A LOPA (Layer of Protection Analysis) worksheet is the semi-quantitative risk analysis document used to evaluate whether the existing Independent Protection Layers (IPLs) reduce the consequence frequency of a hazard scenario to a tolerable level, and to determine the Safety Integrity Level (SIL) target for any additional Safety Instrumented Function (SIF) required. LOPA was developed by CCPS (Center for Chemical Process Safety) and is the standard SIL determination method referenced by IEC 61511. Each worksheet row captures one consequence-of-concern for one hazard scenario, with initiating event, IPL credits, mitigated frequency, and the resulting SIL target.
What columns are required for a CCPS LOPA worksheet?
Required columns: LOPA reference, unit and node, P&ID reference, HAZOP action reference, hazard scenario description, consequence category and severity per the project risk matrix, initiating event description, initiating event frequency per year (per CCPS Table, e.g., BPCS loop failure 0.1/yr, pump failure 0.1/yr), enabling condition probability, conditional modifiers (occupancy, ignition probability for fire), IPL descriptions and Probability of Failure on Demand (typical BPCS PFD 0.1, operator with effective alarm 0.1, relief device 0.01), total IPL RRF, mitigated event frequency, tolerable risk frequency per project basis, required RRF, SIL target per IEC 61511, SIF identifier, recommended action. See the LOPA standard reference.
How does Pathnovo auto-build the LOPA worksheet?
Pathnovo, an engineering document intelligence platform, builds the LOPA worksheet by extracting HAZOP findings from the HAZOP register and the HAZOP register extraction workflow, cross-referencing the P&IDs for IPL identification (BPCS loops, relief valves, restriction orifices, vents, blowdown), and applying the project basis of design for IPL PFD credits, tolerable risk frequency, and conditional modifiers. Draft LOPAs are generated per HAZOP action with consequence frequency calculation. The LOPA chair and team review and approve before SIL assignment. See the HAZOP safety intelligence workflow.
How does LOPA differ from HAZOP?
HAZOP (Hazard and Operability Study) is a qualitative team workshop that identifies hazard scenarios on a node-by-node walk through the P&IDs using guidewords (more, less, none, reverse, etc.).
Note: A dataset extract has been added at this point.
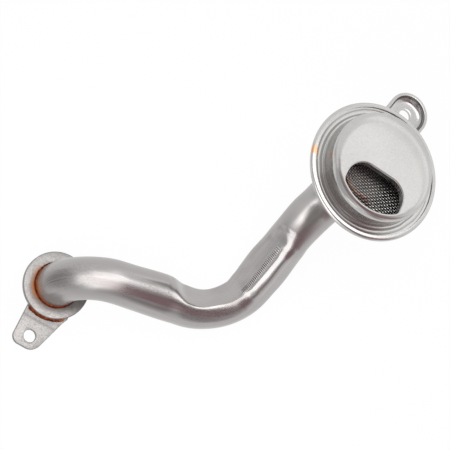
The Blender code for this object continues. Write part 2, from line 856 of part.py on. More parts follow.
def set_down(root, collection):
    """Moves the whole part so that its lowest point is on the floor, with its box about the origin."""
    bpy.context.view_layer.update()
    graph = bpy.context.evaluated_depsgraph_get()
    low = Vector((1e9, 1e9, 1e9))
    high = -low
    for piece in collection.objects:
        evaluated = piece.evaluated_get(graph)
        mesh = evaluated.to_mesh()
        for vert in mesh.vertices:
            place = evaluated.matrix_world @ vert.co
            low = Vector(map(min, low, place))
            high = Vector(map(max, high, place))
        evaluated.to_mesh_clear()
    root.location = (-(low.x + high.x) / 2, -(low.y + high.y) / 2, -low.z)


def main():
    clear_scene()
    collection = new_collection("oil_pickup_tube")
    cutters = new_collection("cutters")
    root = bpy.data.objects.new("lying_part", None)
    bpy.context.scene.collection.objects.link(root)
    collar_seat = leaning_seat("collar_seat", (0, 0, 0), ear_heading, root)
    rim = (strainer_across, strainer_along, strainer_above)
    strainer_seat = leaning_seat("strainer_seat", rim, strainer_heading, root)

    satin_steel = finish("satin_steel", (0.48, 0.47, 0.45), 0.32, 1.0)
    bright_steel = finish("pressed_steel", (0.62, 0.61, 0.59), 0.28, 1.0)
    matte_steel = finish("matte_steel", (0.5, 0.5, 0.49), 0.5, 1.0)
    copper = finish("copper_braze", (0.28, 0.09, 0.035), 0.42, 1.0)
    rubber = finish("black_rubber", (0.02, 0.02, 0.02), 0.6, 0.0)
    wire = finish("screen_wire", (0.4, 0.4, 0.39), 0.4, 1.0)

    make_tube(root, satin_steel, collection)
    groove = make_collar(collar_seat, matte_steel, collection)
    make_o_ring(groove, collar_seat, rubber, collection)
    make_ear(collar_seat, matte_steel, collection, cutters)
    joint = tube_radius + seat_gap
    make_fillet_ring("collar_braze_ring", joint, seat_gap, collar_seat, copper, collection)
    make_ear_seam(collar_seat, copper, collection)
    make_shell(strainer_seat, bright_steel, collection)
    make_cover(strainer_seat, bright_steel, collection)
    make_screen(strainer_seat, wire, collection)
    floor = -shell_depth + shell_sheet / 2 + seat_gap
    make_fillet_ring("neck_braze_ring", joint, floor, strainer_seat, copper, collection)
    make_bracket(strainer_seat, bright_steel, collection, cutters)
    make_bracket_braze(strainer_seat, copper, collection)
    set_down(root, collection)


main()
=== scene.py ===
# Looks of a bent steel oil pickup tube with a round strainer, lying as it comes to rest.
# Sizes are in millimetres, colours are sRGB hex values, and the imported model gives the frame.

import math

import bmesh
import bpy
import numpy as np
from mathutils import Matrix, Vector, noise


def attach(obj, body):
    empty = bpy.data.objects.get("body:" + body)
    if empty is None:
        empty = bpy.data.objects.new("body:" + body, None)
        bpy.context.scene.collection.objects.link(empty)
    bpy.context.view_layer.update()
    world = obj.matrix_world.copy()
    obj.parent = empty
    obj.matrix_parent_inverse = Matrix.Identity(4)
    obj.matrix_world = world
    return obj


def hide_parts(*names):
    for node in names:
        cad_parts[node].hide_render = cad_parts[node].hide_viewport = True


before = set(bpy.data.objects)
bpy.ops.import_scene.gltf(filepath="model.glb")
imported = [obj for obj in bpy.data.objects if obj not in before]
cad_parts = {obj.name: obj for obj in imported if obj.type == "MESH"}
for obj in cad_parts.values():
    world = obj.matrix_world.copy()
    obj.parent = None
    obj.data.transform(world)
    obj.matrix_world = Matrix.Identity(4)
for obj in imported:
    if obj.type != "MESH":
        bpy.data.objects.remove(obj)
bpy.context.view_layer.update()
print("loaded the packed frame")

# Where the two ends of the part lie, and how far their common axis leans
lie = {
    "lean": 26.8,
    "heading": 27.4,
    "collarFace": (-84.080, -33.114, 18.599),
    "strainerRim": (73.120, 23.286, 47.999),
    "earHeading": -145.6,
    "strainerHeading": 20.1,
    "gap": 0.3,
}

cameraView = {
    "place": (0.86, -2.72, 712.3),
    "focalPixels": 1372.0,
    "imagePixels": 450.0,
    "sensor": 36.0,
}


def toMetres(value):
    return value / 1000


def leaningTurn(turn):
    heading = Matrix.Rotation(math.radians(lie["heading"]), 3, "Z")
    tilt = Matrix.Rotation(math.radians(lie["lean"]), 3, "Y")
    return heading @ tilt @ Matrix.Rotation(math.radians(turn), 3, "Z")


# Points of a piece drawn about its own Z axis, moved to their place on the part.
def setInto(points, place, turn):
    return np.asarray(points, float) @ np.array(leaningTurn(turn)).T + np.array(place)


# An sRGB hex value as the linear colour that nodes take.
def hexColour(text):
    channels = [int(text[k:k + 2], 16) / 255 for k in (1, 3, 5)]
    linear = [c / 12.92 if c <= 0.04045 else ((c + 0.055) / 1.055) ** 2.4 for c in channels]
    return (*linear, 1.0)


# Adds a node with its settings, and its inputs as values or as sockets to link from
def addNode(tree, kind, settings=None, inputs=None, output=0):
    made = tree.nodes.new(kind)
    for key, value in (settings or {}).items():
        setattr(made, key, value)
    for socket, value in (inputs or {}).items():
        if isinstance(value, bpy.types.NodeSocket):
            tree.links.new(value, made.inputs[socket])
        else:
            made.inputs[socket].default_value = value
    return made.outputs[output]


# An object from points in millimetres, riding on the part and standing for a CAD node.
def pieceFrom(name, points, faces, look, node, sharp=35, sleeve=None, around=None):
    mesh = bpy.data.meshes.new(name)
    mesh.from_pydata((np.asarray(points) / 1000).tolist(), [], [list(f) for f in faces])
    mesh.validate()
    if sleeve is not None:
        layer = mesh.attributes.new("sleeve", "FLOAT_VECTOR", "POINT")
        layer.data.foreach_set("vector", np.asarray(sleeve, np.float32).ravel())
        layer = mesh.attributes.new("around", "FLOAT", "POINT")
        layer.data.foreach_set("value", np.asarray(around, np.float32).ravel())
    made = bpy.data.objects.new(name, mesh)
    bpy.context.scene.collection.objects.link(made)
    finishPiece(made, look, node, sharp)
    return made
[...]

LOPA is a semi-quantitative follow-on analysis that evaluates the frequency of consequence for the scenarios HAZOP flagged and decides whether additional protection (typically a SIF with a SIL target) is required. HAZOP runs first. LOPA runs on selected high-severity HAZOP actions. The two are complementary: HAZOP defines the hazards, LOPA quantifies and assigns SIL. See the HAZOP register template.
What are the qualifying criteria for an Independent Protection Layer (IPL)?
Per CCPS LOPA guidelines, an IPL must satisfy three criteria: it is effective in preventing the consequence (a passive or active barrier that stops or mitigates the scenario), it is independent of the initiating event and of other IPLs (failure of one does not cause failure of another), and it is auditable (its performance can be verified during testing or inspection). Typical IPLs include the BPCS (PFD 0.1 if independent of the initiator), an operator response to an independent alarm (PFD 0.1 if effective response time exists), a relief valve (PFD 0.01 if properly sized and tested), and a SIF (PFD per its SIL classification). Common-mode failures void independence.
How does the LOPA worksheet feed the SIL determination?
Each LOPA worksheet row that requires additional risk reduction (the unmitigated frequency exceeds the tolerable frequency after IPL credits) generates a SIF requirement with a calculated Required Risk Reduction Factor (RRF). The RRF is mapped to a SIL band per IEC 61511 (RRF 10 to 100 = SIL 1, 100 to 1000 = SIL 2, 1000 to 10000 = SIL 3). The SIL target then drives the SIL determination worksheet and downstream SIF design (sensor architecture, logic solver, final element selection per SIL standard reference). See the SIL determination template.
How is LOPA handled on a brownfield Indian PSU or GCC revamp?
On a brownfield revamp, the existing LOPA register is the baseline. Each scenario is reviewed against the revamp scope: changes to feedstock, throughput, operating conditions, or IPL credits may change the initiating event frequency or invalidate an existing IPL credit (e.g., a relief valve resized for new conditions resets its qualifying PFD). New equipment introduces new scenarios requiring fresh LOPA. On Indian PSU refinery revamps and GCC petrochemical projects, the LOPA must reference the current IEC 61511 (2016 edition) even if the original was performed against the 2003 edition. The OISD-118 compliance checklist covers the related plant safety audit interface.